Creutzig, F., Hilaire, J., Nemet, G., Müller-Hansen, F., Minx, J.
Technological innovation enables low cost climate change mitigation
in Energy Research & Social Science, 22.09.2023
Peer Review , Applied Sustainability Sciences , Land Use, Infrastructure and Transport
Scenarios from integrated assessment models play a central role in helping policymakers envisage pathways to limit global warming to well below 2 °C. We demonstrate that many models maintain a preference for inefficient combustion, in particular by relying on coal and bioenergy. In contrast to recent evidence from innovation studies, scenarios are optimistic on deployment of lumpy energy-systems technologies, such as carbon capture and storage, while insufficiently reflecting empirically observed innovation dynamics in more granular technologies such as solar photovoltaics.

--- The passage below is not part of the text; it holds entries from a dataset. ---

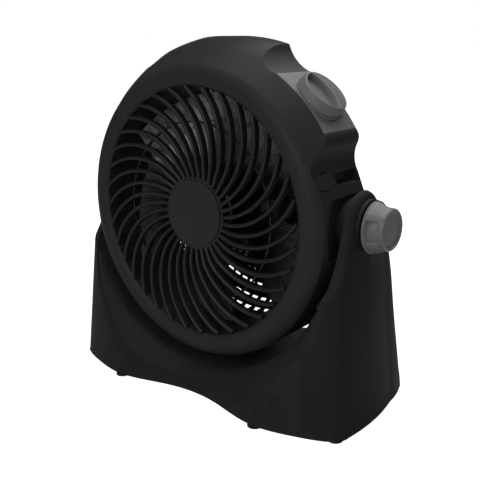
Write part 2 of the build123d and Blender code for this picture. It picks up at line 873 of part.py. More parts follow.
with BuildPart() as impeller_nut:
    with BuildSketch(front_plane(rotor_hub_front)):
        RegularPolygon(nut_size, 6)
        Circle(shaft_radius + running_gap, mode=Mode.SUBTRACT)
    extrude(amount=nut_height)
save(impeller_nut, "impeller_nut")

with BuildPart() as motor_shaft:
    with BuildSketch(front_plane(-rear_bell_face + 1)):
        Circle(shaft_radius)
    extrude(amount=shaft_front + rear_bell_face - 1)
save(motor_shaft, "motor_shaft")

with BuildPart() as rotor_core:
    with BuildSketch(front_plane(-stator_back)):
        Circle(rotor_radius)
        Circle(shaft_radius + running_gap, mode=Mode.SUBTRACT)
    extrude(amount=stator_back - stator_front)
save(rotor_core, "rotor_core")


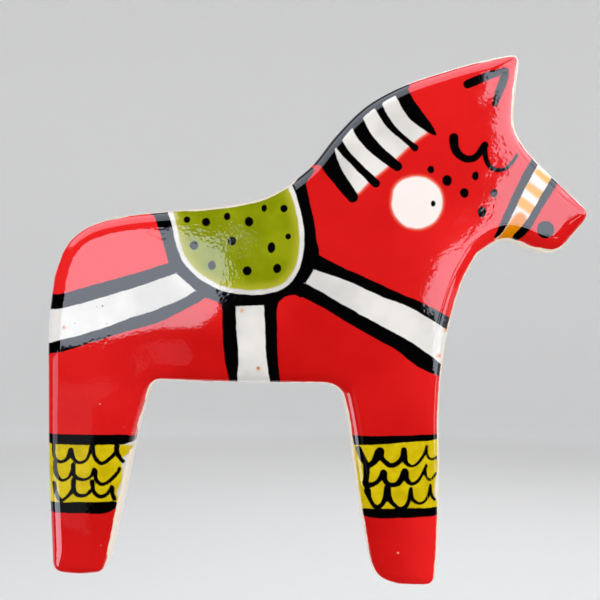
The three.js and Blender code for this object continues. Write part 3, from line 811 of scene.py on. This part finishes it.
def painted_glaze():
    """Underglaze colours on white, under one clear gloss glaze."""
    n = Nodes("painted_glaze")
    soft = n.noise(1.1, 2)
    fine = n.noise(0.35, 1)
    wash = n.noise(6, 3)
    mottle = n.noise(3.0, 3, 0.5)

    def cover(name, blur, wobble):
        """Where a paint lies: its field with the brush's waver, and its soft edge."""
        brushed = n.shaken(n.shaken(n.attribute(name), soft, wobble * 2), fine, wobble * 0.6)
        return n.ramp(brushed, -blur, blur, 1, 0)

    white = n.mix(n.ramp(wash, 0.35, 0.65), rgb(212, 208, 200), rgb(236, 231, 222))
    # The red's lightness is painted shading, lighter where the light falls and darker on the belly; the wash
    # noise only makes it uneven.
    thin = n.shaken(n.attribute("thin"), wash, 0.45)
    red = n.mix(n.ramp(thin, 0, 1, smooth=False), rgb(193, 12, 12), rgb(242, 37, 35))
    green = n.mix(n.ramp(mottle, 0.35, 0.7), rgb(131, 139, 5), rgb(147, 155, 14))
    green = n.mix(n.ramp(n.attribute("green"), -1.1, 0.1), green, rgb(176, 172, 44))
    brushed = n.noise(1.4, 3, 0.6)
    yellow = n.mix(n.ramp(brushed, 0.3, 0.7), rgb(199, 172, 5), rgb(220, 194, 18))
    halo = n.mix(n.ramp(n.attribute("red"), -0.4, 0.05), red, rgb(240, 110, 84))
    on_rim = n.ramp(n.shaken(n.attribute("rim"), soft, 0.2), -0.03, 0.05)

    colour = n.mix(n.ramp(n.attribute("eye"), -0.1, 0.1, 1, 0), white, rgb(250, 236, 228))
    colour = n.mix(n.math("MULTIPLY", cover("orange", 0.22, 0.1), 0.95), colour, rgb(232, 158, 12))
    colour = n.mix(n.math("MULTIPLY", cover("amber", 0.22, 0.1), 1.0), colour, rgb(222, 132, 0))
    colour = n.mix(cover("speck", 0.05, 0.03), colour, rgb(158, 118, 78))
    colour = n.mix(cover("green", 0.12, 0.1), colour, green)
    colour = n.mix(cover("yellow", 0.1, 0.1), colour, yellow)
    colour = n.mix(cover("red", 0.14, 0.08), colour, halo)
    # Painted highlights of little pits in the glaze: pale pink dots over the red.
    colour = n.mix(cover("pit_glint", 0.05, 0.03), colour, rgb(236, 168, 150))
    colour = n.mix(cover("black", 0.06, 0.08), colour, rgb(4, 3, 3))
    colour = n.mix(on_rim, rgb(240, 224, 200), colour)

    # The back is bare fired clay, with a few specks of iron.
    bare = n.ramp(n.attribute("rim"), BARE_FROM, BARE_TO)
    clay = n.mix(n.ramp(n.noise(4, 4, 0.6), 0.3, 0.7), rgb(216, 205, 188), rgb(228, 219, 204))
    iron = n.ramp(n.noise(0.5, 1), 0.73, 0.77, 0, 0.6)
    clay = n.mix(iron, clay, rgb(150, 116, 84))
    n.set("Base Color", n.mix(bare, colour, clay))
    n.set("Roughness", n.ramp(bare, 0, 1, GLAZE_ROUGHNESS, CLAY_ROUGHNESS))
    n.set("IOR", GLAZE_IOR)

    # The glaze's grain comes and goes in patches, and is strongest on the saddle.
    patchy = n.ramp(n.noise(2.5, 1), 0.35, 0.65, 0.5, 1.2)
    patchy = n.math("MULTIPLY", patchy, n.ramp(n.attribute("green"), -0.2, 0.8, 2.2, 1.0))
    grain = n.math("MULTIPLY", n.math("MULTIPLY", n.noise(0.3, 0), patchy), n.math("SUBTRACT", 1.0, bare))
    tooth = n.math("MULTIPLY", n.noise(0.5, 3, 0.65), bare)
    n.bump((grain, GLAZE_GRAIN), (n.noise(1.3, 0), GLAZE_SWELL), (tooth, CLAY_TOOTH))
    return n.material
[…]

Our analysis shows that two key options for rapid decarbonization remain systematically undersampled in models that underpin IPCC scenarios: A) strong growth in intermittent renewables, in particular solar PV, together with electrification of sectors; and B) widespread adoption of efficient end use technologies enabling high service provision at low levels of energy demand. A combination of continued PV growth and sector coupling with low to medium energy demand (a corridor of 250 to 500 EJ of primary energy) would render carbon neutrality by 2050 feasible, thus enabling near-term cost-effective climate change mitigation and reducing the need for carbon dioxide removal in the 2nd half of the century. Models would benefit from updated cost assumptions, higher resolution on granular end-use technologies, higher resolution on sector coupling, and an overall consideration of demand-side solutions. Such updates – of which some are starting to be explored by modeling teams - are likely to demonstrate that some mitigation pathways are cost saving, rather than costly.